As most of you know, I have been studying Chinese now for the past years. My best teacher is Wallace, although (if you read my earlier posts) he is not always terribly impressed with the results.
I was realizing the other day that when I am running about by myself or with westerners, I do all the talking and get us what we need or where we need to go. Mostly. I am actually pretty impressed with myself (except for the whole Wallace – Cai Hua – thing which I am still embarrassed about).
Anyhow, aside from Wallace, I have a secret weapon which helps me learn and remember my words and pronunciation. I have a notebook that I write the words down in pinyans (western adaptation of Chinese characters), then I write the definition and finally the phonetic pronunciation. Works like a charm. Mostly.
Shray = water = shra (long a)
And then numbers like:
Yee = 1 = as in yipee (same sound)
Ar = 2 = like ARE
San = 3 = sand without the d
I have lots and lots of words and phrases in my book and can combine them as needed to make sentences, and, purportedly, make sense as I am getting around.
As mentioned, I am the one speaking Chinese when I am with westerners. It is alot of fun to put my colleagues in the taxi and advise the driver to go to “Shiliton Hua Shan Lu Puxi” (the Hilton on Hua Shan Road in Puxi – right Janet?) or to tell him “Pudong Geecha” (Pudong Airport). But the most common thing I find myself asking for is water, as in Shanghai, we are walking or taking the metro everywhere, basically building up a healthy thirst wherever we go.
Sooooo – if you and a friend are walking in Shanghai and you both want a bottle of water – here is a quiz – what would you say?
Ar shray – right?
Ar = two (2)
Shray = water
Totally makes sense right?
Now – if you say this once, and get a blank stare it is certainly because the kind water vendor is shocked at this western lady speaking such amazing Chinese – right? I mean I half expected him to get out the phone and call the Chinese version of Are You Smarter Than A 5th Grader and sign me right up.
Now – the one thing you have to understand is that I learned the words for water and numbers YEARS ago. Yes – for the past few years I have been able to walk up to a water vendor and ask for ar shray.

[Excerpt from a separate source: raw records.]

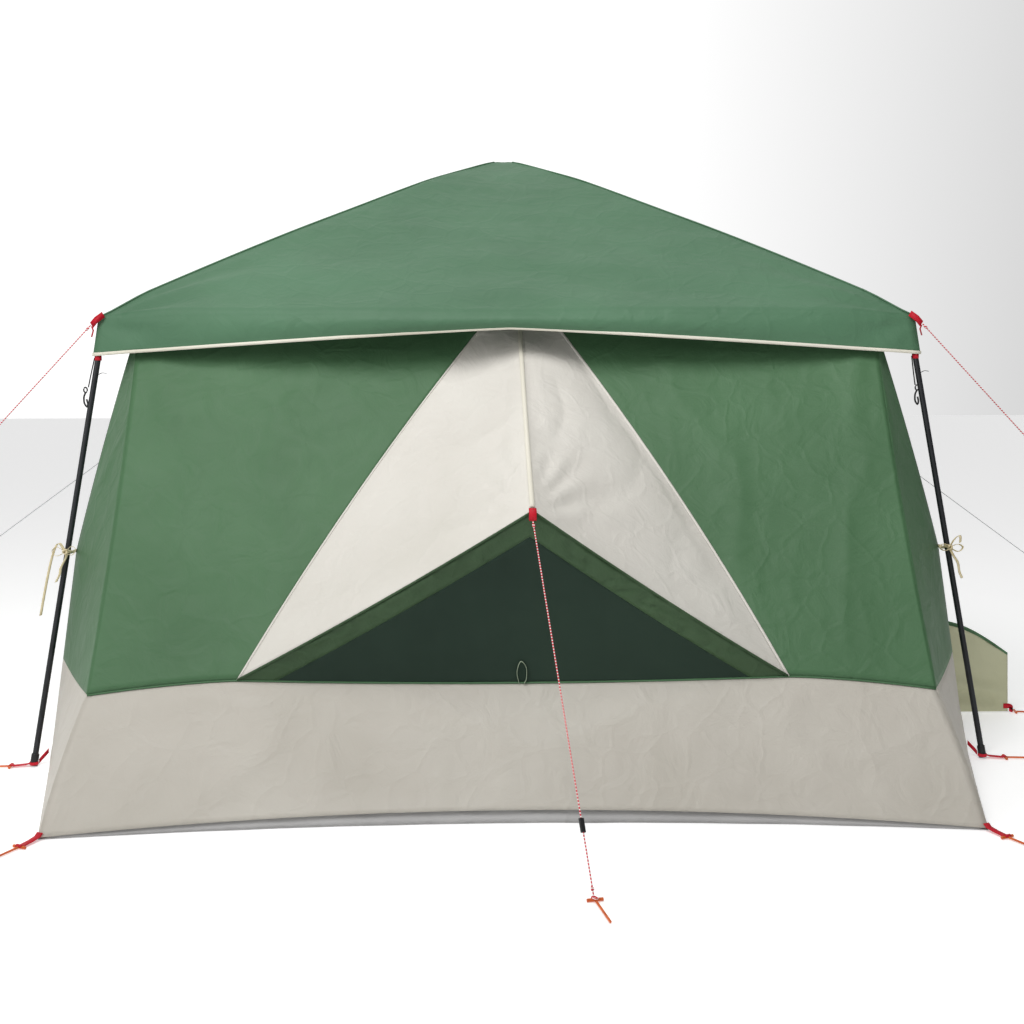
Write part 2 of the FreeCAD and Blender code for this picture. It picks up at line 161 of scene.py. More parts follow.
def add(material, kind, settings=None, **links):
    """Add a node, set its sockets and fields, and link sockets that are given as outputs."""
    node = material.node_tree.nodes.new(kind)
    for key, value in (settings or {}).items():
        if key in node.inputs:
            node.inputs[key].default_value = value
        else:
            setattr(node, key, value)
    for key, output in links.items():
        socket = node.inputs[int(key[1:])] if key[0] == "i" and key[1:].isdigit() else node.inputs[key]
        material.node_tree.links.new(output, socket)
    return node


def new_material(name, hex_colour, roughness, **sockets):
    """A Principled material whose even values sit on the shader's own sockets."""
    material = bpy.data.materials.new(name)
    material.use_nodes = True
    shader = material.node_tree.nodes["Principled BSDF"]
    shader.inputs["Base Color"].default_value = linear(hex_colour)
    shader.inputs["Roughness"].default_value = roughness
    for key, value in sockets.items():
        shader.inputs[key.replace("_", " ")].default_value = value
    return material, shader


def link(material, output, socket):
    material.node_tree.links.new(output, socket)


def ramp(material, fac, stops):
    """A colour ramp with the given (position, hex) stops."""
    node = add(material, "ShaderNodeValToRGB", Fac=fac)
    while len(node.color_ramp.elements) < len(stops):
        node.color_ramp.elements.new(0.5)
    for element, (position, hex_colour) in zip(node.color_ramp.elements, stops):
        element.position = position
        element.color = linear(hex_colour)
    return node.outputs["Color"]


def noise_texture(material, where, scale, detail, **more):
    """Fractal noise over the given coordinates."""
    return add(material, "ShaderNodeTexNoise", {"Scale": scale, "Detail": detail, **more}, Vector=where)


def bump(material, height, strength, distance, **links):
    """The surface normal, tilted by a height."""
    settings = {"Strength": strength, "Distance": distance}
    return add(material, "ShaderNodeBump", settings, Height=height, **links).outputs["Normal"]


def map_range(material, value, low, high, **span):
    """A value stretched to run from low to high."""
    settings = {"To Min": low, "To Max": high, **{key.replace("_", " "): end for key, end in span.items()}}
    return add(material, "ShaderNodeMapRange", settings, Value=value).outputs["Result"]


# %% [markdown]
# Tent cloth is plain-woven polyester with a polyurethane coat. The coat gives a soft even sheen,
# and the light picks out the soft creases left by packing. Its threads are a quarter of a
# millimetre apart, too fine to show from here, so the weave is drawn at two millimetres.

# %% Coated polyester cloth
WEAVE_PITCH = 0.002


def cloth_material(name, base, light, dark, roughness=0.55, crease=0.45, alpha=1.0, gloss=0.3):
    """Woven, coated polyester: patchy tone from the coat, packing creases and a fine weave."""
    material, shader = new_material(name, base, roughness, IOR=1.5, Specular_IOR_Level=gloss)
    where = add(material, "ShaderNodeTexCoord").outputs["Object"]
    patches = noise_texture(material, where, 1.3, 4.0, Roughness=0.55)
    tone = ramp(material, patches.outputs["Fac"], [(0.3, dark), (0.5, base), (0.72, light)])
    link(material, tone, shader.inputs["Base Color"])
    warp = noise_texture(material, where, 2.2, 3.0)
    bent = add(material, "ShaderNodeVectorMath", {"operation": "MULTIPLY_ADD"},
               i0=warp.outputs["Color"], i2=where)
    bent.inputs[1].default_value = (0.35, 0.35, 0.35)
    packed = add(material, "ShaderNodeTexVoronoi", {"Scale": 6.5, "feature": "DISTANCE_TO_EDGE"},
                 Vector=bent.outputs["Vector"])
    ridge_line = map_range(material, packed.outputs["Distance"], 1.0, 0.0, From_Max=0.10)
    folds = noise_texture(material, where, 7.0, 5.0, Distortion=1.6).outputs["Fac"]
    both = add(material, "ShaderNodeMath", {"operation": "MULTIPLY_ADD"}, i0=ridge_line, i2=folds)
    both.inputs[1].default_value = 0.16
    creases = bump(material, both.outputs[0], crease, 0.012)
    weave = add(material, "ShaderNodeTexWave",
                {"Scale": 1 / WEAVE_PITCH / 6.3, "bands_direction": "DIAGONAL"}, Vector=where)
    threads = bump(material, weave.outputs["Fac"], 0.06, 0.0004, Normal=creases)
    link(material, threads, shader.inputs["Normal"])
    worn = map_range(material, folds, roughness - 0.08, roughness + 0.1)
    link(material, worn, shader.inputs["Roughness"])
    shader.inputs["Alpha"].default_value = alpha
    return material


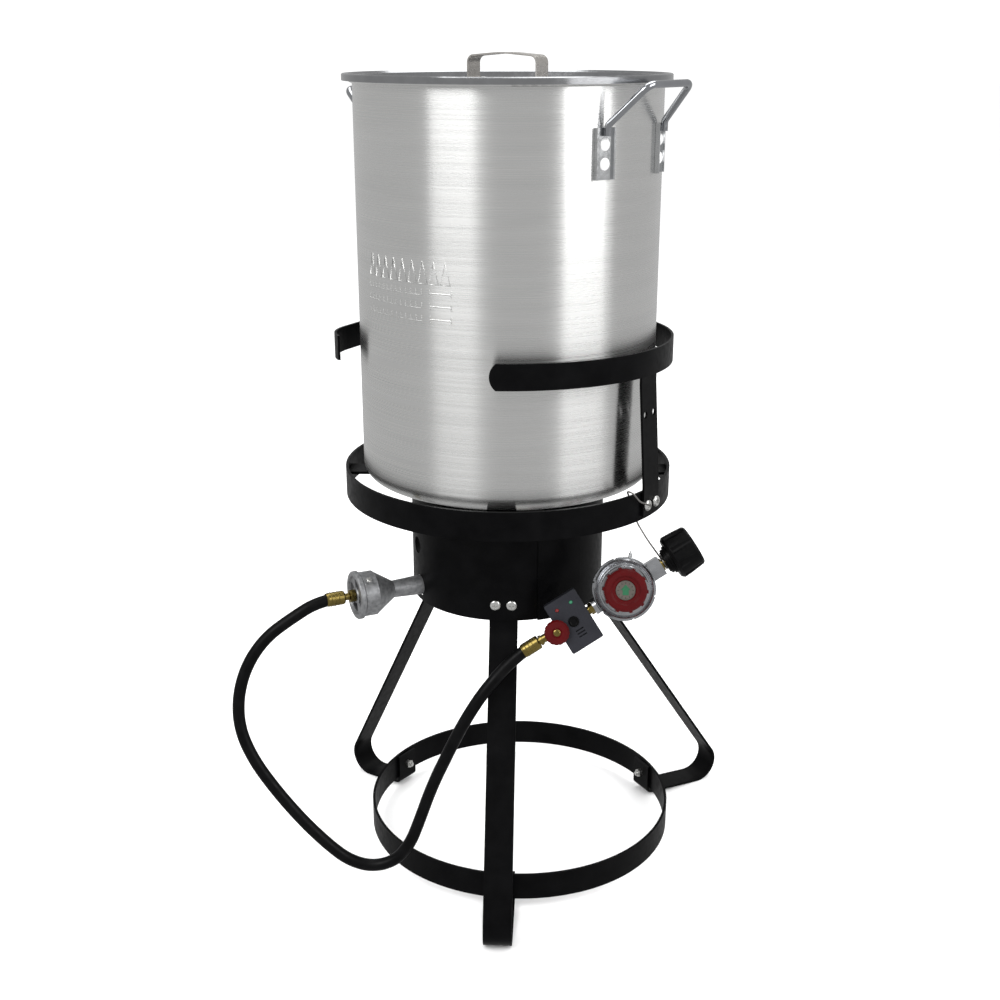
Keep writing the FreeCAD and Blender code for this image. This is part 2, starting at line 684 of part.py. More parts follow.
def regulator_body():
    """Die-cast half with its clamped flange, square inlet block and outlet boss."""
    can = spun([(0, -19), (18, -19), (24, -16), (27, -9), (REG_R - 4, -6), (REG_R - 0.8, -6),
                (REG_R, -5), (REG_R, 0.6), (REG_R - 0.8, 1.2), (0, 1.2)])
    block = Part.makeBox(BLOCK[1] - BLOCK[0] + 6, 20, 17, Vector(BLOCK[0] - 6, -10, -16))
    boss = cylinder(8.5, BOSS[1] - BOSS[0] + 6, Vector(BOSS[0], 0, LINE_Z), X_AXIS)
    inlet = cylinder(4.55, 12, Vector(BLOCK[1] - 12, 0, LINE_Z), X_AXIS)
    outlet = cylinder(4.55, 12, Vector(BOSS[0], 0, LINE_Z), X_AXIS)
    notch = cylinder(1.2, 9, Vector(0, 0, -7.5))
    notches = []
    for k in range(6):
        tool = notch.copy()
        tool.translate(polar(REG_R, 60 * k + 75))
        notches.append(tool)
    return can.fuse([block, boss]).removeSplitter().cut([inlet, outlet] + notches)


feature("regulator_body", regulator_body(), line)

turned("regulator_bonnet", [(17.3, 1.3), (REG_R - 1.4, 1.3), (REG_R - 1.4, 4.5), (REG_R - 3, 6.2),
                            (REG_R - 5, 5.2), (REG_R - 6.5, 6.8), (REG_R - 7.6, 6.8), (REG_R - 8, 9.0),
                            (REG_R - 9, 10), (17.3, 10)], line)

KNOB_R = dim("knob_radius")
KNOB_BASE, KNOB_TOP = 10.4, 21.0
DIAL_R = 10.2


def regulator_knob():
    """Castellated adjuster: its skirt turns in the bonnet, its face carries a sunk dial."""
    cap = spun([(0, KNOB_BASE - 7), (17, KNOB_BASE - 7), (17, KNOB_BASE), (KNOB_R - 1.5, KNOB_BASE),
                (KNOB_R - 1.5, KNOB_TOP - 2.5), (KNOB_R - 3.5, KNOB_TOP - 0.6), (15.5, KNOB_TOP),
                (13.5, KNOB_TOP - 1.6), (DIAL_R + 1, KNOB_TOP - 1.8), (DIAL_R + 0.1, KNOB_TOP - 3),
                (DIAL_R + 0.1, KNOB_TOP - 5), (0, KNOB_TOP - 5)])
    teeth = []
    for k in range(10):
        tooth = Part.makeBox(3.0, 3.4, KNOB_TOP - KNOB_BASE - 3, Vector(KNOB_R - 3, -1.7, KNOB_BASE))
        tooth.rotate(Vector(), Vector(0, 0, 1), 36 * k)
        teeth.append(tooth)
    return cap.fuse(teeth).removeSplitter()


feature("regulator_knob", regulator_knob(), line)
turned("regulator_dial", [(0, KNOB_TOP - 4.9), (DIAL_R - FIT, KNOB_TOP - 4.9), (DIAL_R - FIT, KNOB_TOP - 3.2),
                          (DIAL_R - 2, KNOB_TOP - 2.6), (0, KNOB_TOP - 2.6)], line)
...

In typical western fashion, and to be 100% clear, at the same time I ask for “ar shray” I provide the numeric indicator with my left hand (visualize the peace sign) to be 100% sure we understand each other.

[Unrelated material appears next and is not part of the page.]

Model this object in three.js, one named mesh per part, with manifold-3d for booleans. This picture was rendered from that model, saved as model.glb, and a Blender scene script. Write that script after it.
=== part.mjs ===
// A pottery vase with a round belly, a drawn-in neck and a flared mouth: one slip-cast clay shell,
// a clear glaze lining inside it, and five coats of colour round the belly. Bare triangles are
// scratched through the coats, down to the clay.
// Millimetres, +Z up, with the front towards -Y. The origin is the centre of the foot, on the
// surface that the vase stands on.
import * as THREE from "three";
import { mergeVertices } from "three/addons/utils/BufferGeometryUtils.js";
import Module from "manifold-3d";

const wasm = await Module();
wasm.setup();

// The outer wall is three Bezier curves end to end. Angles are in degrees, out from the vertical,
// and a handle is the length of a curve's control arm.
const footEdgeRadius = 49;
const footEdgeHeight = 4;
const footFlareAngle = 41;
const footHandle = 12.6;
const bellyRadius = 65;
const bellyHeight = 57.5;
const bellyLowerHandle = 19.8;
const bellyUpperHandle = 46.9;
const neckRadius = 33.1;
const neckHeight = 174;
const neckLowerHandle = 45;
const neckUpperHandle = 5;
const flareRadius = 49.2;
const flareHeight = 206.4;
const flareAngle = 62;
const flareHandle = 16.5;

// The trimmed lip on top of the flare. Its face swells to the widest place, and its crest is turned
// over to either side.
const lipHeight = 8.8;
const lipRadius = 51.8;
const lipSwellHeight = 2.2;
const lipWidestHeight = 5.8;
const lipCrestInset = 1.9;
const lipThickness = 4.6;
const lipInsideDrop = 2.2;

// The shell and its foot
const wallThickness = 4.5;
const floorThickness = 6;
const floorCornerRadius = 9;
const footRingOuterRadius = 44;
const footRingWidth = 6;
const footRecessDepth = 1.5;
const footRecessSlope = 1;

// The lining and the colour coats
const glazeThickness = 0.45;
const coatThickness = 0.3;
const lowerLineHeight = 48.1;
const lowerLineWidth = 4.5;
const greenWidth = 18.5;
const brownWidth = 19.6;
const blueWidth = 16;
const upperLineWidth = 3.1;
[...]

I was walking with Wallace when we decided we needed a couple of bottles of water. I suddenly realized that I did not need Wallace to take care of this little chore. Nope. I, the Chinese speaking wonder of the western world could take care of business. We walked up to the kiosk and I said “Wallace – I’ve got this. Been doing this for years.”
To the kiosk operator I proudly said: ”Nihao. Ar shray” (accompanied by the hand gesture for clarity).
Wallace got this horrified look on his face and grabbed my hand and said something very quickly to the kiosk operator. I have to admit, I was a little put out. I mean, how hard is “ar shray” to say? I was 100% sure I got it right.
When we moved away from the kiosk (with ar shray by the way) Wallace scolded me very seriously.
Apparently, I have been walking around Shanghai saying to each and every water vendor something like “you stupid”. Seriously. For years.
Now if you are teaching a foreign person your language and there is a particularly – um – nasty hand gesture when accompanied by a certain word that sounds like ar – you would probably mention that to your student right? OK – I do recall some discussion about “ar” and “leeowngkeh” – and the two meanings of 2. But seriously, if you could say ar or leeowngkeh – which one would you use. Right?
So another serious fail. For years. So many water vendors, so many insults. I cannot believe it.
But there is one thing. I have not gotten my butt kicked – not once. Yet.